● **Exercise aim**
In the following material, identify every line holding the string "piece" and return it.

--- start Data shown ---

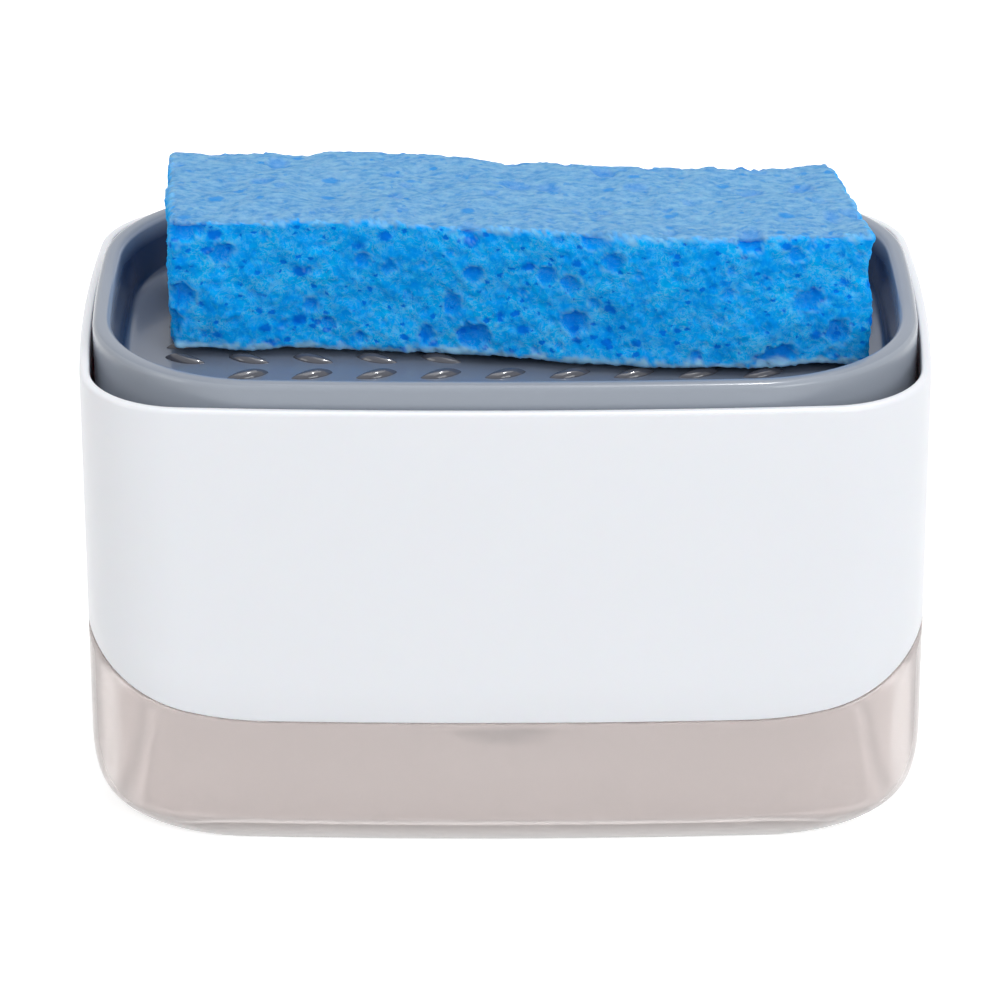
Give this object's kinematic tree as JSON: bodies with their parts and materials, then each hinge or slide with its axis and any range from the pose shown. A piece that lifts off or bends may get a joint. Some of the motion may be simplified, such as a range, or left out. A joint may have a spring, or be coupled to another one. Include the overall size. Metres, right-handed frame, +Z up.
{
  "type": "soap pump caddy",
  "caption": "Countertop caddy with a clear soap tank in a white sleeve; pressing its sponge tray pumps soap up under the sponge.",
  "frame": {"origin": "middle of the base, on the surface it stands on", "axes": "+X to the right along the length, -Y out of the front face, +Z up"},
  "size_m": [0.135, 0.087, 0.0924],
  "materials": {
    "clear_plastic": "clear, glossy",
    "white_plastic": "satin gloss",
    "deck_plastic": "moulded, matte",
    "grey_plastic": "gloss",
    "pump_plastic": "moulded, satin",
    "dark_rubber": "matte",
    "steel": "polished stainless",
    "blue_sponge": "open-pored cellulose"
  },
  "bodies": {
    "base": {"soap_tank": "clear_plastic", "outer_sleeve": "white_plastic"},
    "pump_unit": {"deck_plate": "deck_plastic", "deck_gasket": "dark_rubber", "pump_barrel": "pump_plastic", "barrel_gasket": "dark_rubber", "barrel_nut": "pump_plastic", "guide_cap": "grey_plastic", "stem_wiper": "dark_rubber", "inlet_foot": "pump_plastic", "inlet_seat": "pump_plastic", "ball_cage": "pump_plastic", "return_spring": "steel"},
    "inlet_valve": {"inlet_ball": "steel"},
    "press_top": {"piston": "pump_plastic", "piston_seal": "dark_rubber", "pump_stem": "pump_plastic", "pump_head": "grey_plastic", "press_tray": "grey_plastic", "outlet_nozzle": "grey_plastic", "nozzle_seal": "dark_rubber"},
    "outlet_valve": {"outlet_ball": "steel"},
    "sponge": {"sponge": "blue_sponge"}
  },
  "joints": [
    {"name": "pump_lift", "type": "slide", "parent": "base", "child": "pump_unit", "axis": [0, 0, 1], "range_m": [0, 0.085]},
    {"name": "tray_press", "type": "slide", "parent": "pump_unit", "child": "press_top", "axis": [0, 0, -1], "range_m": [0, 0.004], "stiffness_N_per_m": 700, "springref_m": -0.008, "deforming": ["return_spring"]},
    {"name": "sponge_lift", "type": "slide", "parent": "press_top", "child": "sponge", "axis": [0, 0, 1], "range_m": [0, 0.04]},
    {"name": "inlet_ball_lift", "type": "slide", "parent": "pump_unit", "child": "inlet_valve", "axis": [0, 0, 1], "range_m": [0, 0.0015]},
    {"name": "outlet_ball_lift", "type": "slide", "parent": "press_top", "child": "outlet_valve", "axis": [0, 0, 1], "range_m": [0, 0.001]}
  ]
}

--- end Data shown ---
--- start Data shown ---

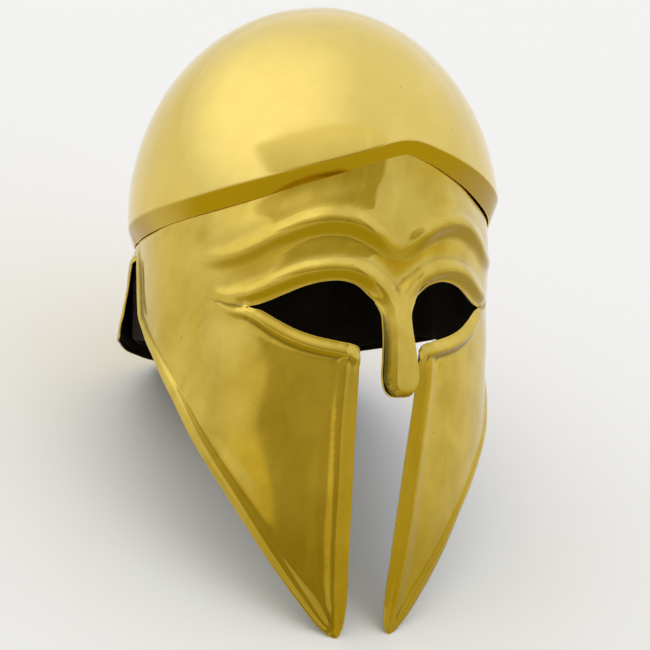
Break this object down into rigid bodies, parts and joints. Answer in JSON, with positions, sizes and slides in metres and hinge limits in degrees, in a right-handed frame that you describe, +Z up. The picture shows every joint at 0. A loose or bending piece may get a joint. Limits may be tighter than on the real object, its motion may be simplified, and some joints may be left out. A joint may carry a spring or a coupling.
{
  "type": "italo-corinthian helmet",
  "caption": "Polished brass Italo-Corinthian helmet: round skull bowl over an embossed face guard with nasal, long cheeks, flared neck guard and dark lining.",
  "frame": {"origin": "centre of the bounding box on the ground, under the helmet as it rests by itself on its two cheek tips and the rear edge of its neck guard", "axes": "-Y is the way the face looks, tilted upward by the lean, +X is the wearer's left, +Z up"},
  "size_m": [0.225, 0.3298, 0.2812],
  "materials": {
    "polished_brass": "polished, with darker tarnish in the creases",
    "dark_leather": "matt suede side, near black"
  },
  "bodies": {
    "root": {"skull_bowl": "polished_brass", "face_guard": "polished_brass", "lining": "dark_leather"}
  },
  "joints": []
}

--- end Data shown ---

● **Solved exercise**
Give this object's kinematic tree as JSON: bodies with their parts and materials, then each hinge or slide with its axis and any range from the pose shown. A piece that lifts off or bends may get a joint. Some of the motion may be simplified, such as a range, or left out. A joint may have a spring, or be coupled to another one. Include the overall size. Metres, right-handed frame, +Z up.
Break this object down into rigid bodies, parts and joints. Answer in JSON, with positions, sizes and slides in metres and hinge limits in degrees, in a right-handed frame that you describe, +Z up. The picture shows every joint at 0. A loose or bending piece may get a joint. Limits may be tighter than on the real object, its motion may be simplified, and some joints may be left out. A joint may carry a spring or a coupling.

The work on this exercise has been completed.